The pace was moderate — not too slow to be boring, but not too fast to leave people behind. Rick was in charge of making sure we all stayed together and he led the group accordingly. Although we did stretch out several times, he paused to make sure we’d all gathered together before going on again. It was nice to see someone taking responsibility for the hike. (The Atheist group uses handheld radios for the same purpose, mostly because of the wide range of hiking skills among members of the group.)
Back on the creek bed, where the trail began its return loop, we stopped for a rest in the shade. We’d been hiking about an hour. We chatted among ourselves while munching energy bars and pieces of fruit and sipping water. It was about 10 AM and it was cool in the shade. One of the members looked up at the rock wall we could see between the trees and spotted climbers. We counted four of them; we met others on their way to the rock wall on our return hike.
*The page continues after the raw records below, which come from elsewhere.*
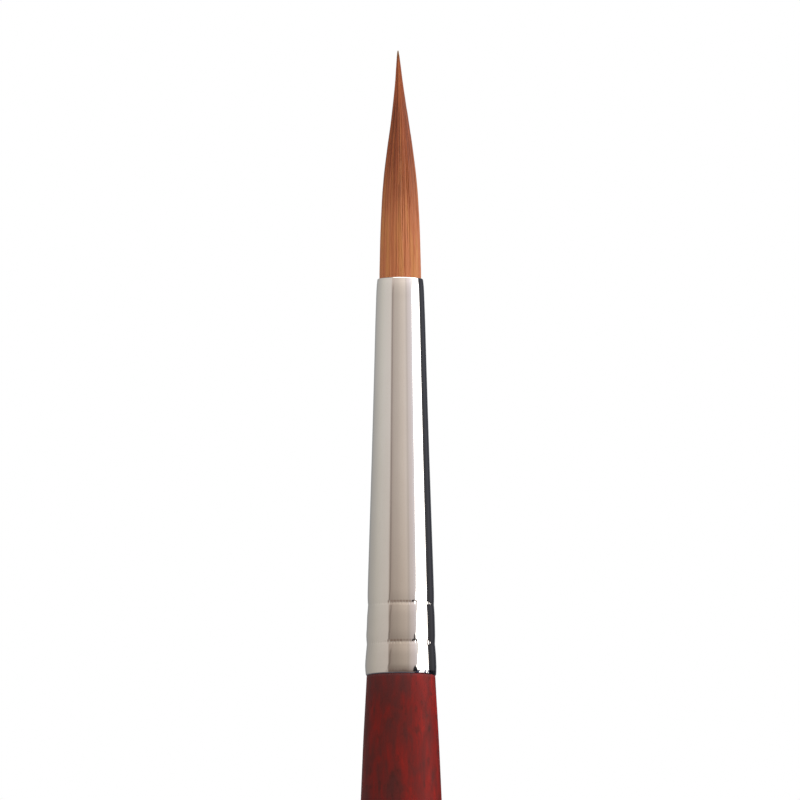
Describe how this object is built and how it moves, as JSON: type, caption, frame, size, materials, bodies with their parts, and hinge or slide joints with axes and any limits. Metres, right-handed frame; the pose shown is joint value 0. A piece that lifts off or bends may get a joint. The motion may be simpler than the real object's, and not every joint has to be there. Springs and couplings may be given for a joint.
{
  "type": "fine detail brush",
  "caption": "Round pointed detail brush: tapered lacquered wood handle, seamless crimped metal ferrule and a red-brown hair tuft that bends.",
  "frame": {"origin": "on the brush's axis at the middle of the grip, where the handle is thickest", "axes": "+Z along the brush's axis towards the hair's point; X and Y are equivalent, because every piece is turned about Z"},
  "size_m": [0.0058, 0.0058, 0.19],
  "materials": {
    "handle_lacquer": "satin",
    "ferrule_metal": "polished",
    "adhesive": "satin",
    "resin": "gloss",
    "thread": "matte",
    "hair": "satin"
  },
  "bodies": {
    "handle": {"handle": "handle_lacquer", "ferrule": "ferrule_metal", "handle_glue": "adhesive", "setting_resin": "resin", "binding_thread": "thread", "tuft_heel": "hair"},
    "tuft_lower_belly": {"tuft_lower_belly": "hair"},
    "tuft_upper_belly": {"tuft_upper_belly": "hair"},
    "tuft_shoulder": {"tuft_shoulder": "hair"},
    "tuft_taper": {"tuft_taper": "hair"},
    "tuft_neck": {"tuft_neck": "hair"},
    "tuft_point": {"tuft_point": "hair"}
  },
  "joints": [
    {"name": "tuft_side_bend", "type": "hinge", "parent": "handle", "child": "tuft_lower_belly", "pos_m": [0, 0, 0.0503], "axis": [0, 1, 0], "range_deg": [-15, 15], "stiffness_Nm_per_rad": 0.0016},
    {"name": "tuft_front_bend", "type": "hinge", "parent": "tuft_lower_belly", "child": "tuft_upper_belly", "pos_m": [0, 0, 0.0525], "axis": [1, 0, 0], "range_deg": [-15, 15], "stiffness_Nm_per_rad": 0.0012},
    {"name": "shoulder_side_bend", "type": "hinge", "parent": "tuft_upper_belly", "child": "tuft_shoulder", "pos_m": [0, 0, 0.0547], "axis": [0, 1, 0], "range_deg": [-20, 20], "stiffness_Nm_per_rad": 0.0007},
    {"name": "taper_front_bend", "type": "hinge", "parent": "tuft_shoulder", "child": "tuft_taper", "pos_m": [0, 0, 0.0569], "axis": [1, 0, 0], "range_deg": [-20, 20], "stiffness_Nm_per_rad": 0.0003},
    {"name": "neck_side_bend", "type": "hinge", "parent": "tuft_taper", "child": "tuft_neck", "pos_m": [0, 0, 0.0589], "axis": [0, 1, 0], "range_deg": [-25, 25], "stiffness_Nm_per_rad": 0.00008},
    {"name": "point_front_bend", "type": "hinge", "parent": "tuft_neck", "child": "tuft_point", "pos_m": [0, 0, 0.0607], "axis": [1, 0, 0], "range_deg": [-25, 25], "stiffness_Nm_per_rad": 0.000016}
  ]
}
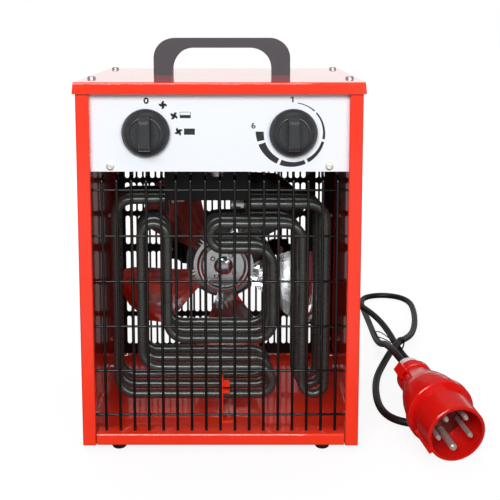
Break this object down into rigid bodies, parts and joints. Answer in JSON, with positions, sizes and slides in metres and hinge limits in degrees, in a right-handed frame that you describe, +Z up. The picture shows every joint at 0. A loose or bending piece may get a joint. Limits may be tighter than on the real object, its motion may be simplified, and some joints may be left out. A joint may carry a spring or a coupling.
{
  "type": "portable electric fan heater",
  "caption": "Box-shaped industrial electric fan heater with tubular elements, an axial fan behind a wire grille, two knobs, a carrying handle, and a lead with an industrial plug.",
  "frame": {"origin": "middle of the footprint of the heater without its free lead, on the floor under the feet", "axes": "+Z up, -Y to the front with the grille and knobs, +X to the right seen from the front"},
  "size_m": [0.3965, 0.5456, 0.387],
  "materials": {
    "red_paint": "glossy powder-coated enamel",
    "black_paint": "glossy black coating",
    "fascia_paint": "satin off-white paint",
    "handle_plastic": "fine-grained moulded plastic",
    "knob_plastic": "satin moulded plastic",
    "zinc_plate": "zinc-plated steel",
    "foot_rubber": "matt moulded rubber",
    "element_steel": "oxidised stainless tube",
    "brass_nut": "plain turned brass",
    "white_ceramic": "unglazed steatite",
    "motor_case": "cast and lacquered",
    "polished_aluminium": "bright rolled sheet",
    "switch_plastic": "glass-filled nylon",
    "copper": "plain copper",
    "lead_rubber": "smooth sheathing",
    "tie_plastic": "plastic-covered wire",
    "plug_red": "glossy moulded polyamide",
    "insert_red": "satin moulded polyamide",
    "nickel_plate": "nickel-plated brass",
    "clear_nylon": "translucent natural nylon"
  },
  "bodies": {
    "heater": {"left_side": "red_paint", "right_side": "red_paint", "base_tray": "red_paint", "top_cover": "red_paint", "rear_grille": "black_paint", "control_fascia": "fascia_paint", "divider_plate": "black_paint", "front_grille": "black_paint", "handle": "handle_plastic", "handle_screws": "zinc_plate", "cover_screws": "zinc_plate", "fascia_screws": "nickel_plate", "side_screws": "zinc_plate", "rear_screws": "zinc_plate", "feet": "foot_rubber", "heating_element_front": "element_steel", "heating_element_middle": "element_steel", "heating_element_rear": "element_steel", "terminal_housing": "black_paint", "element_nuts": "brass_nut", "element_pins": "white_ceramic", "element_support": "red_paint", "support_screws": "zinc_plate", "motor": "motor_case", "motor_bracket": "black_paint", "motor_screws": "zinc_plate", "rotary_switch": "switch_plastic", "thermostat": "switch_plastic", "thermostat_bulb": "copper", "thermal_cutout": "zinc_plate", "terminal_block": "white_ceramic", "inner_lead": "lead_rubber", "lead_grommet": "switch_plastic", "cable_gland": "switch_plastic", "gland_locknut": "switch_plastic", "strain_relief": "lead_rubber", "power_cord": "lead_rubber", "cord_tie": "tie_plastic", "plug_body": "plug_red", "plug_insert": "insert_red", "plug_pins": "nickel_plate", "plug_gland_nut": "clear_nylon"},
    "fan": {"motor_shaft": "zinc_plate", "fan_hub": "polished_aluminium", "fan_blades": "polished_aluminium", "fan_rivets": "polished_aluminium", "fan_cap": "polished_aluminium"},
    "selector": {"selector_spindle": "zinc_plate", "selector_knob": "knob_plastic"},
    "thermostat_control": {"thermostat_spindle": "zinc_plate", "thermostat_knob": "knob_plastic"}
  },
  "joints": [
    {"name": "fan_spin", "type": "hinge", "parent": "heater", "child": "fan", "pos_m": [0, 0.049, 0.138], "axis": [0, 1, 0], "continuous": true},
    {"name": "selector_turn", "type": "hinge", "parent": "heater", "child": "selector", "pos_m": [-0.067, -0.1138, 0.3037], "axis": [0, 1, 0], "range_deg": [0, 90]},
    {"name": "thermostat_turn", "type": "hinge", "parent": "heater", "child": "thermostat_control", "pos_m": [0.067, -0.1138, 0.3037], "axis": [0, 1, 0], "range_deg": [0, 270]}
  ]
}
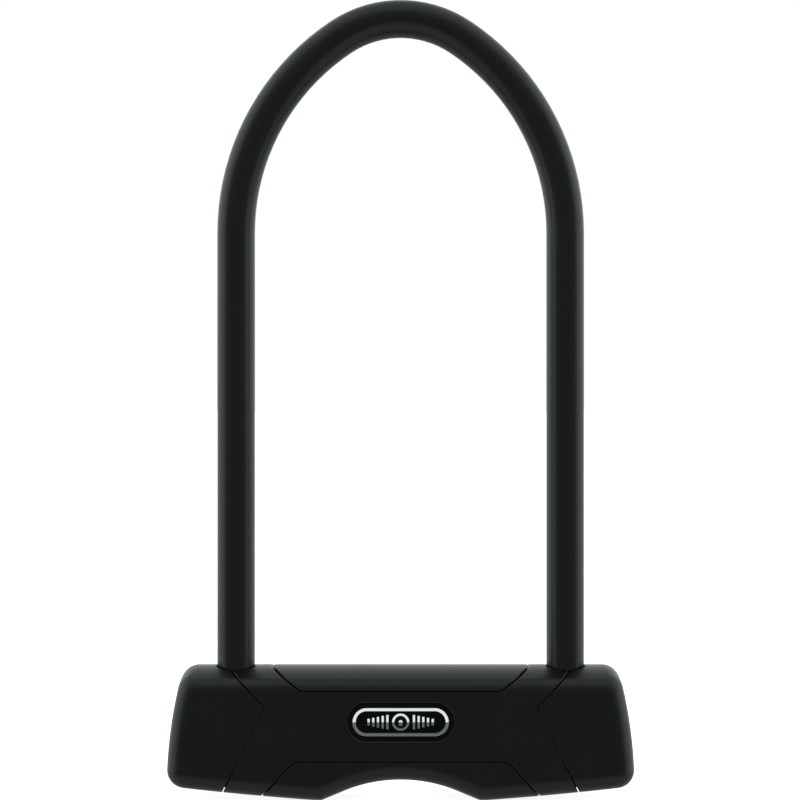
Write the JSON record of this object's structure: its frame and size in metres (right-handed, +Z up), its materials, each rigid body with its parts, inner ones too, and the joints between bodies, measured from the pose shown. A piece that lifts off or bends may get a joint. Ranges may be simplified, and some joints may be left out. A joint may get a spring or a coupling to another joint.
{
  "type": "u lock",
  "caption": "Bicycle U lock: a vinyl-coated round steel shackle held at both legs by a black crossbar with a disc cylinder underneath.",
  "frame": {"origin": "centre of the underside of the object's box, midway between the legs and between front and back", "axes": "+X along the crossbar, +Y towards the back of the crossbar, +Z up the shackle's legs"},
  "size_m": [0.1704, 0.032, 0.2932],
  "materials": {
    "black_shell": "fine soft-touch matt black moulding",
    "black_vinyl": "smooth satin black vinyl skin",
    "hardened_steel": "ground and hardened steel",
    "case_steel": "phosphated steel tube",
    "cast_zinc": "as-cast alloy",
    "pin_steel": "bright drawn steel",
    "stainless": "turned stainless steel",
    "brass": "machined brass",
    "badge_chrome": "bright chrome plate",
    "badge_black": "gloss black",
    "seal_rubber": "matt rubber"
  },
  "bodies": {
    "crossbar": {"case_tube": "case_steel", "leg_socket_left": "cast_zinc", "leg_socket_right": "cast_zinc", "socket_pins": "pin_steel", "leg_seals": "seal_rubber", "cylinder_housing": "brass", "cylinder_pin": "pin_steel", "front_shell": "black_shell", "back_shell": "black_shell", "end_cap_left": "black_shell", "end_cap_right": "black_shell", "top_trim": "black_shell", "bottom_trim": "black_shell", "keyhole_escutcheon": "stainless", "badge_plate": "badge_black", "badge_bezel": "badge_chrome", "badge_emblem": "badge_chrome"},
    "shackle": {"shackle_core": "hardened_steel", "shackle_coating": "black_vinyl"},
    "cylinder_core": {"keyhole_face": "stainless", "shutter_frame": "brass", "shutter_pin": "pin_steel", "shutter_spring": "pin_steel", "drill_guard": "hardened_steel", "detainer_discs": "brass", "disc_spacers": "brass", "sidebar": "pin_steel", "cylinder_plug": "brass", "plug_clip": "pin_steel", "drive_cam": "hardened_steel"},
    "bolt_left_body": {"bolt_left": "hardened_steel", "bolt_pin_left": "pin_steel"},
    "bolt_right_body": {"bolt_right": "hardened_steel", "bolt_pin_right": "pin_steel"},
    "shutter_body": {"keyhole_shutter": "stainless"}
  },
  "joints": [
    {"name": "shackle_lift", "type": "slide", "parent": "crossbar", "child": "shackle", "axis": [0, 0, 1], "range_m": [0, 0.08]},
    {"name": "plug_turn", "type": "hinge", "parent": "crossbar", "child": "cylinder_core", "pos_m": [0, 0, 0.02], "axis": [0, 0, 1], "range_deg": [0, 120]},
    {"name": "bolt_left_slide", "type": "slide", "parent": "crossbar", "child": "bolt_left_body", "axis": [-1, 0, 0], "range_m": [0, 0.0054]},
    {"name": "bolt_right_slide", "type": "slide", "parent": "crossbar", "child": "bolt_right_body", "axis": [1, 0, 0], "range_m": [0, 0.0054]},
    {"name": "shutter_swing", "type": "hinge", "parent": "cylinder_core", "child": "shutter_body", "pos_m": [-0.00175, 0, 0.01195], "axis": [0, -1, 0], "range_deg": [0, 80], "stiffness_Nm_per_rad": 0.0001, "springref_deg": -28.65}
  ],
  "couplings": [
    {"joint": "plug_turn", "follows": "bolt_left_slide", "rad_per_m": 387.85},
    {"joint": "bolt_right_slide", "follows": "bolt_left_slide", "ratio": 1}
  ]
}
Once we’d rested for a while, we continued the hike’s loop trail, returning along the base of the rock wall in the sun. Although I’d started the hike with a sweatshirt on, I soon stripped it off. The sun was strong, but not yet overpowering. I really felt its heat on my black jeans. If the hike had been later in the day, I probably would have roasted. (But then again, I probably would have worn shorts.)
I handled the climb back up to the trailhead admirably. In my fat days, I would have needed at least three rest stops along the way. But with 45 pounds less weight to lug around, I didn’t even get winded on the way up. I was left again to wonder why the hell it took me so long to get that extra weight off — and why other people don’t do the same.
Rick passed around the sign in sheet for each of us to sign out. It was after 11 AM; I had four hours to kill before my afternoon meeting. I climbed back into the car, put the top down, and headed back to the city.
Would I hike with the Around the Bend Friends again? You bet!
With resources like Meetup to find hiking groups and other groups like the Around the Bend Friends out there, it’s easy to get out for a hike with others. Even if they start out as strangers, they can soon be friends.